Material shown:
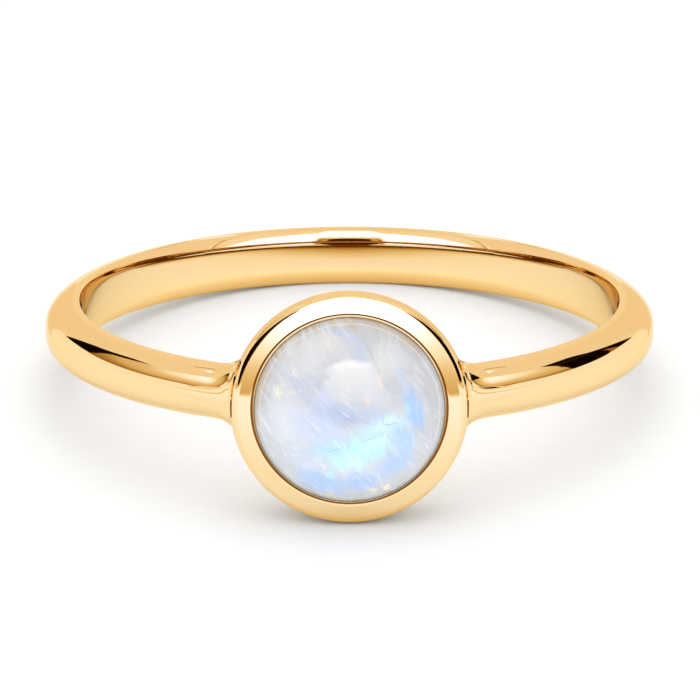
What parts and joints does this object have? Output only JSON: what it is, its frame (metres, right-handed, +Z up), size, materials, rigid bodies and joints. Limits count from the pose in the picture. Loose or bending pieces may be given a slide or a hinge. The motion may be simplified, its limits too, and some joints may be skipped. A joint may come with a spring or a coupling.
{
  "type": "moonstone ring",
  "caption": "Polished gold ring with a half-round band and a round bezel holding a domed moonstone cabochon, lying on its side.",
  "frame": {"origin": "on the surface that the ring lies on, below the middle of the ring's box", "axes": "+Z up, -Y towards the stone, +X to the right seen from the stone's side; the finger hole leans 8.47 degrees from +Z towards +Y, because the ring rests on its bezel"},
  "size_m": [0.0196, 0.021, 0.0074],
  "materials": {
    "gold": "polished 14 carat yellow gold",
    "moonstone": "polished, milky and translucent with a blue sheen"
  },
  "bodies": {
    "root": {"ring_mount": "gold", "moonstone": "moonstone"}
  },
  "joints": []
}
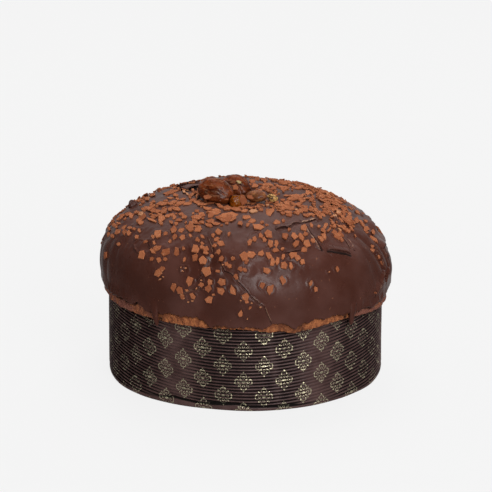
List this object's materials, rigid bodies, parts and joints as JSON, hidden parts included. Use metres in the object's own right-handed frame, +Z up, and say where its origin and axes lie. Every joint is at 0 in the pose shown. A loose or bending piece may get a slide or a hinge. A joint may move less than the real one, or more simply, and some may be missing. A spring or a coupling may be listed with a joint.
{
  "type": "chestnut panettone",
  "caption": "Low domed panettone in a ribbed brown paper case, coated in dark chocolate with milk chocolate flakes and topped with candied chestnuts.",
  "frame": {"origin": "centre of the paper case's flat foot, on the surface that it stands on", "axes": "+Z up through the crown, -Y towards the front shown in the picture, +X to the right"},
  "size_m": [0.2249, 0.2243, 0.1563],
  "materials": {
    "case_paper": "dark brown glassine-like baking paper with fine horizontal ribs and a small pale gold print",
    "gold_print": "dull pale gold ink on the ribbed paper",
    "crust": "porous orange-brown baked crust",
    "dark_chocolate": "satin dark chocolate with a soft sheen",
    "milk_chocolate": "matt milk chocolate flakes",
    "candied_chestnut": "glossy dark red-brown, sticky with syrup",
    "amber_syrup": "glossy translucent amber",
    "chestnut_crumb": "pale yellow broken chestnut"
  },
  "bodies": {
    "root": {"paper_case": "case_paper", "loaf": "crust", "chocolate_glaze": "dark_chocolate", "chestnut_left": "candied_chestnut", "chestnut_back": "candied_chestnut", "chestnut_right": "candied_chestnut", "chestnut_front": "amber_syrup", "chestnut_crumb": "chestnut_crumb"}
  },
  "joints": []
}
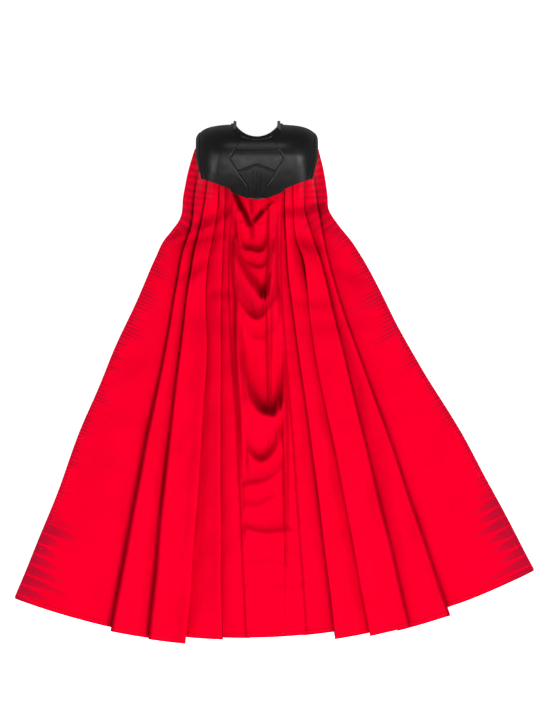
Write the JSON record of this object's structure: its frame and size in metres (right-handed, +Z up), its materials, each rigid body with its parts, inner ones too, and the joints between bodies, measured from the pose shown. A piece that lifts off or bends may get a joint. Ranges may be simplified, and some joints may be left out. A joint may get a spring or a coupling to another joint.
{
  "type": "superhero cape",
  "caption": "Pleated red satin cape with striped side gores, clamped inside a glossy black moulded shoulder yoke, for a small-scale figure.",
  "frame": {"origin": "on the table, in the middle of the laid-out cape's footprint", "axes": "+Z up from the table, +Y towards the neck, +X across the cape to the viewer's right, seen from above"},
  "size_m": [0.2998, 0.301, 0.0334],
  "materials": {
    "shell_plastic": "semi-gloss moulded black plastic with fine handling scuffs",
    "trim_plastic": "semi-gloss moulded black plastic, bonded plates",
    "peg_plastic": "matte dark grey moulded plastic",
    "liner_felt": "thin black felt",
    "clamp_plastic": "matte dark grey moulded plastic",
    "screw_steel": "small pan-head screws",
    "header_tape": "dark red woven tape",
    "red_satin": "bright red satin with a fine weave and pressed pleats",
    "printed_satin": "red satin printed with dark red feathered stripes",
    "hem_wire": "soft annealed wire"
  },
  "bodies": {
    "yoke": {"shoulder_shell": "shell_plastic", "neck_collar": "shell_plastic", "left_neck_peg": "peg_plastic", "right_neck_peg": "peg_plastic", "nape_plate": "trim_plastic", "back_plate": "trim_plastic", "spine_insert": "trim_plastic", "spine_ribs": "trim_plastic", "left_edge_strip": "trim_plastic", "right_edge_strip": "trim_plastic", "inner_liner": "liner_felt", "boss_plate": "clamp_plastic", "clamp_bar": "clamp_plastic", "clamp_screws": "screw_steel", "header_tape": "header_tape", "left_header": "red_satin", "right_header": "red_satin", "cowl_header": "red_satin"},
    "skirt": {"cowl_drape": "red_satin", "left_gore_strip": "printed_satin", "right_gore_strip": "printed_satin", "left_pleat_1": "red_satin", "left_pleat_2": "red_satin", "left_pleat_3": "red_satin", "left_pleat_4": "red_satin", "right_pleat_1": "red_satin", "right_pleat_2": "red_satin", "right_pleat_3": "red_satin", "right_pleat_4": "red_satin"},
    "left_wing": {"left_side_panel": "printed_satin", "left_side_hem": "printed_satin", "left_hem_wire": "hem_wire"},
    "right_wing": {"right_side_panel": "printed_satin", "right_side_hem": "printed_satin", "right_hem_wire": "hem_wire"}
  },
  "joints": [
    {"name": "cape_lift", "type": "hinge", "parent": "yoke", "child": "skirt", "pos_m": [-0.0103, 0.0845, 0.0028], "axis": [-1, 0, 0], "range_deg": [0, 80]},
    {"name": "left_wing_fold", "type": "hinge", "parent": "skirt", "child": "left_wing", "pos_m": [-0.0634, 0.0821, 0.0028], "axis": [0.1452, 0.9894, 0], "range_deg": [0, 165]},
    {"name": "right_wing_fold", "type": "hinge", "parent": "skirt", "child": "right_wing", "pos_m": [0.0445, 0.081, 0.0028], "axis": [0.2601, -0.9656, 0], "range_deg": [0, 165]}
  ]
}
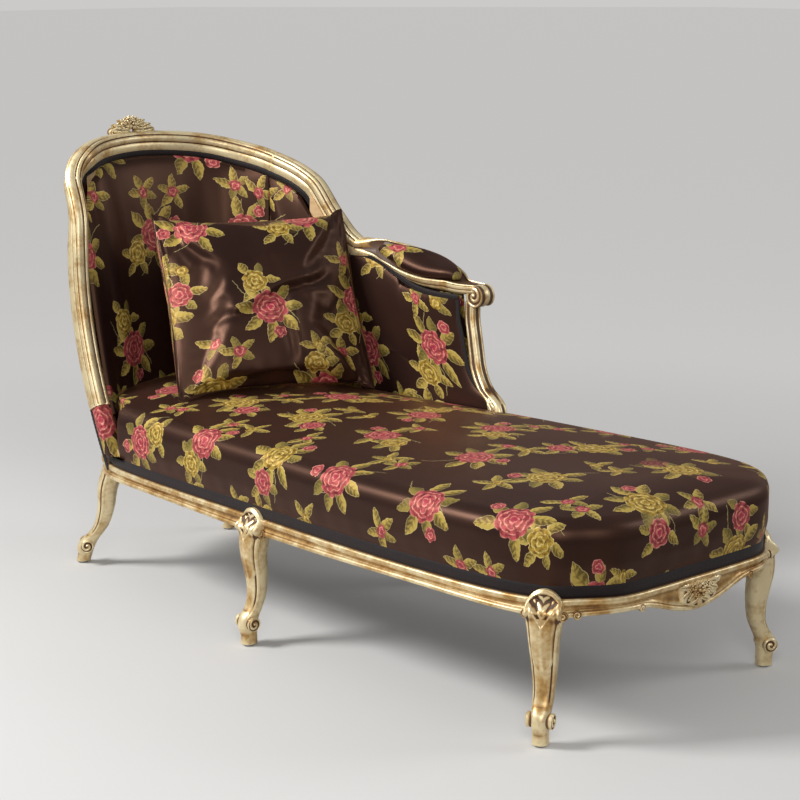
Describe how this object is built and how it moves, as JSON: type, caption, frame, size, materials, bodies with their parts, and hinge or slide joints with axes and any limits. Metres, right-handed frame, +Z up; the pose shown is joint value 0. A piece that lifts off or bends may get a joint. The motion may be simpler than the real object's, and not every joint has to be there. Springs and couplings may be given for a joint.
{
  "type": "chaise longue",
  "caption": "Upholstered chaise longue with a barrel back, one scrolled arm, carved gilded rails on cabriole legs and a loose square cushion",
  "frame": {"origin": "middle of the footprint on the floor, under the middle of the bounding box", "axes": "+X runs from the back to the foot end, the longest extent; the arm is on the +Y side and the open long side faces -Y; +Z is up"},
  "size_m": [1.822, 0.798, 1.0735],
  "materials": {
    "gilt_wood": "worn champagne-gold leaf over carved wood with a brown glaze in the grooves",
    "brocade": "dark brown satin brocade woven with roses and leaves",
    "braid": "matt dark aubergine gimp braid",
    "beech": "plain sawn beech, hidden",
    "webbing": "woven jute webbing, hidden",
    "filling": "soft filling, hidden",
    "cambric": "black cambric dust cover",
    "steel": "plain steel glides and screws"
  },
  "bodies": {
    "chaise": {"rail_rear": "gilt_wood", "rail_right_rear": "gilt_wood", "rail_right_front": "gilt_wood", "rail_foot": "gilt_wood", "rail_left_front": "gilt_wood", "rail_left_rear": "gilt_wood", "leg_rear_right": "gilt_wood", "leg_mid_right": "gilt_wood", "leg_foot_right": "gilt_wood", "leg_foot_left": "gilt_wood", "leg_mid_left": "gilt_wood", "leg_rear_left": "gilt_wood", "foot_glides": "steel", "corner_blocks": "beech", "corner_screws": "steel", "bearer_mid": "beech", "bearer_foot": "beech", "webbing_long": "webbing", "webbing_cross": "webbing", "seat_foam": "filling", "seat_cover": "brocade", "seat_gimp": "braid", "dust_cover": "cambric", "stile_left": "gilt_wood", "crest_rail": "gilt_wood", "sweep_rail": "gilt_wood", "wood_dowels": "beech", "arm_board": "gilt_wood", "arm_post": "gilt_wood", "crest_carving": "gilt_wood", "apron_carving": "gilt_wood", "post_left": "beech", "post_rear_left": "beech", "post_rear_right": "beech", "post_right": "beech", "tack_rail_left": "beech", "tack_rail_rear": "beech", "tack_rail_right": "beech", "inside_back": "brocade", "inside_wing": "brocade", "inside_arm": "brocade", "outside_back": "brocade", "outside_arm": "brocade", "stile_sleeve": "brocade", "back_gimp": "braid", "arm_gimp": "braid", "armrest_pad": "brocade"},
    "cushion": {"pillow_cover": "brocade", "pillow_insert": "filling"}
  },
  "joints": [
    {"name": "cushion_lift", "type": "slide", "parent": "chaise", "child": "cushion", "axis": [0, 0, 1], "range_m": [0, 0.3]}
  ]
}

Problem details:
Filter the entries above down to the lines containing the word "bends".

Solution to this exercise:
Write the JSON record of this object's structure: its frame and size in metres (right-handed, +Z up), its materials, each rigid body with its parts, inner ones too, and the joints between bodies, measured from the pose shown. A piece that lifts off or bends may get a joint. Ranges may be simplified, and some joints may be left out. A joint may get a spring or a coupling to another joint.
Describe how this object is built and how it moves, as JSON: type, caption, frame, size, materials, bodies with their parts, and hinge or slide joints with axes and any limits. Metres, right-handed frame, +Z up; the pose shown is joint value 0. A piece that lifts off or bends may get a joint. The motion may be simpler than the real object's, and not every joint has to be there. Springs and couplings may be given for a joint.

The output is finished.